■ **Dataset excerpts**
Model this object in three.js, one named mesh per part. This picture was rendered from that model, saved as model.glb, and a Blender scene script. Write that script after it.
* * *
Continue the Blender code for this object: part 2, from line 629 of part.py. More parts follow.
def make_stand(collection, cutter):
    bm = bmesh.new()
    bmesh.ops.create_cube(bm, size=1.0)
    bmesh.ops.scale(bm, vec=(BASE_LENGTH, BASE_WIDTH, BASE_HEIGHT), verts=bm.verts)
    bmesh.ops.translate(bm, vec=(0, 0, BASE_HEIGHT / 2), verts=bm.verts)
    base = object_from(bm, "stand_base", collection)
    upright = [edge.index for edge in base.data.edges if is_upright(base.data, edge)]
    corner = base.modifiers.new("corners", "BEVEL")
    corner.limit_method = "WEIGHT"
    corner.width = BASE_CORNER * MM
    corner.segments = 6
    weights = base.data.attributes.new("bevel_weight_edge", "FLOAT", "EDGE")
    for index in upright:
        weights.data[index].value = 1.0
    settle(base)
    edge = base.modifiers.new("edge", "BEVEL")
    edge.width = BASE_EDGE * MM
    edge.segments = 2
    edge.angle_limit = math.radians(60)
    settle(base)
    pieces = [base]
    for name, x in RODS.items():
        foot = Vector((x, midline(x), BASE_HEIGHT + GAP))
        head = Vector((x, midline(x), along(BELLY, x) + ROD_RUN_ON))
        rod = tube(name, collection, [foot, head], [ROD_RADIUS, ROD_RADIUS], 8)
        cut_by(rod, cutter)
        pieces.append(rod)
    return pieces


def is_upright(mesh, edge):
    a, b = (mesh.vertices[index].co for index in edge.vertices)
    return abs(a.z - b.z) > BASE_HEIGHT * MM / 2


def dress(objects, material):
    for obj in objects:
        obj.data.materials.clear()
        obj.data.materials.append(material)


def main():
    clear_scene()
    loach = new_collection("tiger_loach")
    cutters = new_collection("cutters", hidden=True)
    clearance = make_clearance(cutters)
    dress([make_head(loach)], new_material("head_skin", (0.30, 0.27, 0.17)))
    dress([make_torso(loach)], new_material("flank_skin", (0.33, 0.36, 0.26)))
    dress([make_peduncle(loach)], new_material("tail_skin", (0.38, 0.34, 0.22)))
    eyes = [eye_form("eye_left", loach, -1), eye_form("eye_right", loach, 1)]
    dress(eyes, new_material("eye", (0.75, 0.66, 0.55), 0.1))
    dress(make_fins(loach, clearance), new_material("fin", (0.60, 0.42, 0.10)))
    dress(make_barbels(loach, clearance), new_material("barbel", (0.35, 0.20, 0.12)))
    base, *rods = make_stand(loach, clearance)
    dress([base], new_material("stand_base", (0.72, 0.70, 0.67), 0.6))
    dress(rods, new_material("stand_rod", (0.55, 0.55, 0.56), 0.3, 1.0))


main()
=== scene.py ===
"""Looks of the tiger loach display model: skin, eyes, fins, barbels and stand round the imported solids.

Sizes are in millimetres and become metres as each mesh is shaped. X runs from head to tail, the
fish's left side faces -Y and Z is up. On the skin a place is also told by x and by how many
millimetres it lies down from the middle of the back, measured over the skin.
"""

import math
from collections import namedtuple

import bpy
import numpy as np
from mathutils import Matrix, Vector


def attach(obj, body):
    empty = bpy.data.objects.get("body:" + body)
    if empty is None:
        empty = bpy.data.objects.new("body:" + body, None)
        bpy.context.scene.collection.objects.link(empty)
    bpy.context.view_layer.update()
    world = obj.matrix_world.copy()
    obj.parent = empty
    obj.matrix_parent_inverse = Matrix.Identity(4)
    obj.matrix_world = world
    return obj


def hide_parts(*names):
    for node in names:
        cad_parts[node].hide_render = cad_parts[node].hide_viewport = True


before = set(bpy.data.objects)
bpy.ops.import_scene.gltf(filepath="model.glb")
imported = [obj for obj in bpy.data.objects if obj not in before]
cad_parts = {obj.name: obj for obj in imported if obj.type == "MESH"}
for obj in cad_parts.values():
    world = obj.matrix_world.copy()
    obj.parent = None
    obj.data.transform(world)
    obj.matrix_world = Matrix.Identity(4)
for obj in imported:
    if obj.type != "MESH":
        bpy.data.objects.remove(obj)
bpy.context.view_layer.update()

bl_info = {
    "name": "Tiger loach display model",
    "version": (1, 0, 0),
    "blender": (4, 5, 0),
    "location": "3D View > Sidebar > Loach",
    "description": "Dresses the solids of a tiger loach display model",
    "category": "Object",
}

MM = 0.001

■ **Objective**
Exactly those lines that run from the line with "(0.60, 0.42, 0.10)))" through the line with "from mathutils import Matrix, Vector" are to be reproduced; both end lines belong to the range.

■ **Written response**
    dress(make_fins(loach, clearance), new_material("fin", (0.60, 0.42, 0.10)))
    dress(make_barbels(loach, clearance), new_material("barbel", (0.35, 0.20, 0.12)))
    base, *rods = make_stand(loach, clearance)
    dress([base], new_material("stand_base", (0.72, 0.70, 0.67), 0.6))
    dress(rods, new_material("stand_rod", (0.55, 0.55, 0.56), 0.3, 1.0))


main()
=== scene.py ===
"""Looks of the tiger loach display model: skin, eyes, fins, barbels and stand round the imported solids.

Sizes are in millimetres and become metres as each mesh is shaped. X runs from head to tail, the
fish's left side faces -Y and Z is up. On the skin a place is also told by x and by how many
millimetres it lies down from the middle of the back, measured over the skin.
"""

import math
from collections import namedtuple

import bpy
import numpy as np
from mathutils import Matrix, Vector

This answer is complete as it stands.